Shoulder functions depend on multiple components working together to perform desired tasks, including muscles (rotator cuff, etc.), tendons, ligaments, cartilage and bone. Certain injuries or problems can arise involving any of these components of the shoulder that can contribute to shoulder dysfunction.
Dysfunction can result in pain, weakness, a decreased range of motion, instability or a combination of these issues. Many issues in the shoulder can be managed with non-operative measures such as rest, ice, medications (anti-inflammatory i.e. Aleve/Ibuprofen) and physical therapy. For other conditions further intervention such as steroid/cortisone injections or surgical intervention may be required.

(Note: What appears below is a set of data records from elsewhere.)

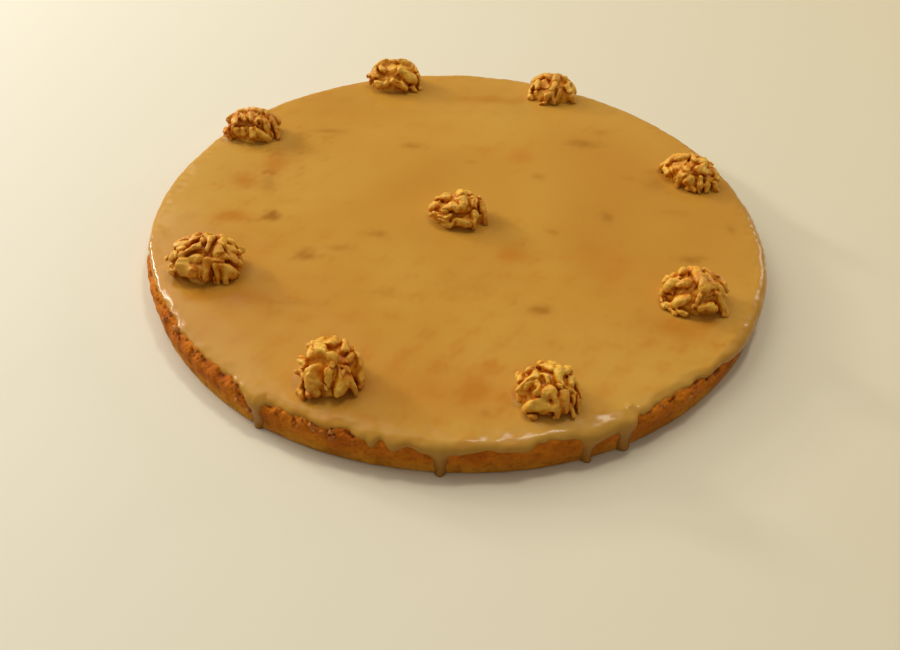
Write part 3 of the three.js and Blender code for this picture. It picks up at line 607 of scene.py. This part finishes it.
def floor_material():
    """Pale, with painted shade that makes it a little darker and warmer from half a metre left to half a
    metre right.
    """
    shader = Shader("pale floor", 0.6)
    across = shader.node("ShaderNodeSeparateXYZ")
    shader.link(shader.coordinates(), across.inputs["Vector"])
    shift = shader.node("ShaderNodeMath", operation="ADD")
    shift.inputs[1].default_value = 0.5
    shader.link(across.outputs["X"], shift.inputs[0])
    floor_shade = shader.ramp(shift.outputs["Value"], [
        (0.1, srgb(228, 224, 210)), (0.9, srgb(214, 202, 168)),
    ])
    shader.link(floor_shade, shader.surface.inputs["Base Color"])
    return shader.material


# ---------------------------------------------------------------------------
# The cake's surface
# ---------------------------------------------------------------------------


def roundness(angle):
    """How far the outline stands out or in at an angle in radians."""
    return sum(depth * np.cos(n * angle + phase) for n, depth, phase in ROUNDNESS)


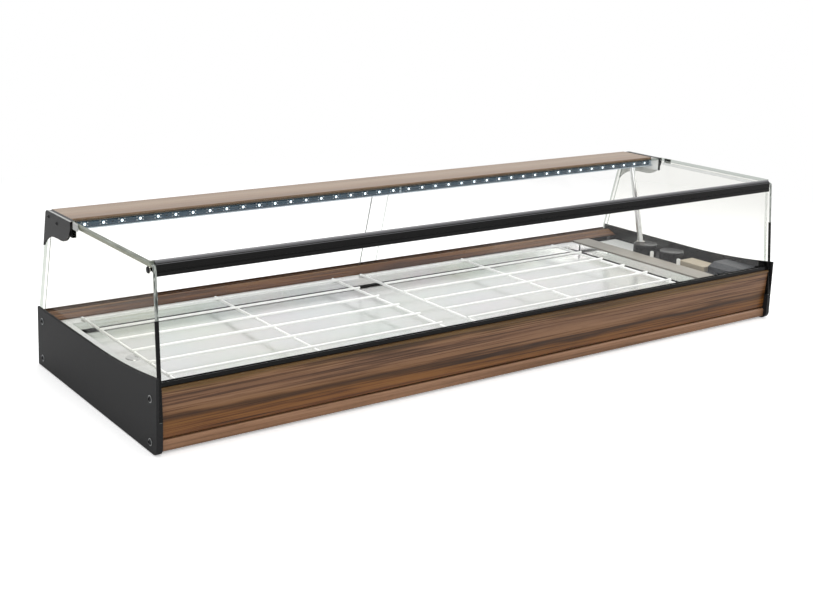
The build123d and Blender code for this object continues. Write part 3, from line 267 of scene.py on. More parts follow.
# Rolled metal: brushed, drawn or mill finish, told apart by the stretch of the scratches.
def drawnMetal(name, colour, darker, roughness, stretch, bumpDepth=0.00006, metallic=1.0):
    material, tree, output, coords = startMaterial(name)
    scratch = stretched(tree, coords, stretch)
    noise = addNode(tree, "TexNoise", {"Scale": 1.0, "Detail": 4.0, "Roughness": 0.6},
        {"Vector": scratch.outputs["Vector"]})
    cloud = addNode(tree, "TexNoise", {"Scale": 6.0, "Detail": 2.0}, {"Vector": coords.outputs["Object"]})
    shade = colourRamp(tree, noise.outputs["Fac"], [(0.30, darker), (0.62, colour)])
    cloudShade = addNode(tree, "Mix", {"data_type": "RGBA", "blend_type": "MULTIPLY", 0: 0.12},
        {6: shade.outputs["Color"], 7: cloud.outputs["Color"]})
    rough = addNode(tree, "MapRange", {"To Min": roughness - 0.06, "To Max": roughness + 0.08},
        {"Value": noise.outputs["Fac"]})
    bump = addNode(tree, "Bump", {"Strength": 0.2, "Distance": bumpDepth}, {"Height": noise.outputs["Fac"]})
    surface = addNode(tree, "BsdfPrincipled", {"Metallic": metallic},
        {"Base Color": cloudShade.outputs[2], "Roughness": rough.outputs["Result"],
        "Normal": bump.outputs["Normal"]})
    tree.links.new(surface.outputs["BSDF"], output.inputs["Surface"])
    return material


# Baked or dipped coats: smooth colour with a slight orange peel.
def coatedMetal(name, colour, roughness=0.3, peel=420.0, darker=None, depth=0.00012):
    material, tree, output, coords = startMaterial(name)
    skin = addNode(tree, "TexNoise", {"Scale": peel, "Detail": 2.0}, {"Vector": coords.outputs["Object"]})
    patch = addNode(tree, "TexNoise", {"Scale": 14.0, "Detail": 3.0}, {"Vector": coords.outputs["Object"]})
    shade = addNode(tree, "Mix",
        {"data_type": "RGBA", 6: linearColour(darker or colour), 7: linearColour(colour)},
        {0: patch.outputs["Fac"]})
    rough = addNode(tree, "MapRange", {"To Min": roughness - 0.05, "To Max": roughness + 0.07},
        {"Value": skin.outputs["Fac"]})
    bump = addNode(tree, "Bump", {"Strength": 0.2, "Distance": depth}, {"Height": skin.outputs["Fac"]})
    surface = addNode(tree, "BsdfPrincipled", {"IOR": 1.5},
        {"Base Color": shade.outputs[2], "Roughness": rough.outputs["Result"],
        "Normal": bump.outputs["Normal"]})
    tree.links.new(surface.outputs["BSDF"], output.inputs["Surface"])
    return material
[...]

If you are having persisting pain, weakness, loss of motion or feelings of instability compromising your function or quality of life, you should consider seeking medical evaluation by your primary care doctor or orthopedic surgeon. Along with a clinical examination, evaluation will likely include x-rays and possibly an MRI.
Common Shoulder Injuries
Separation actually refers to injury to the acromioclavicular (AC) joint as opposed to the actual shoulder. This is a small joint consisting of the junction of the collarbone (clavicle) and acromion (part of the scapula, aka, shoulder blade). Injury typically involves a forceful fall onto the shoulder that stretches or disrupts the joint capsule or the associated ligaments, which stabilize the collarbone.
You may notice swelling, a bump or prominence at the end of the collarbone at the top of the shoulder. This injury does not usually require surgery, but instead medical management and therapy. Severe cases may require ligament reconstruction and stabilization of the collarbone.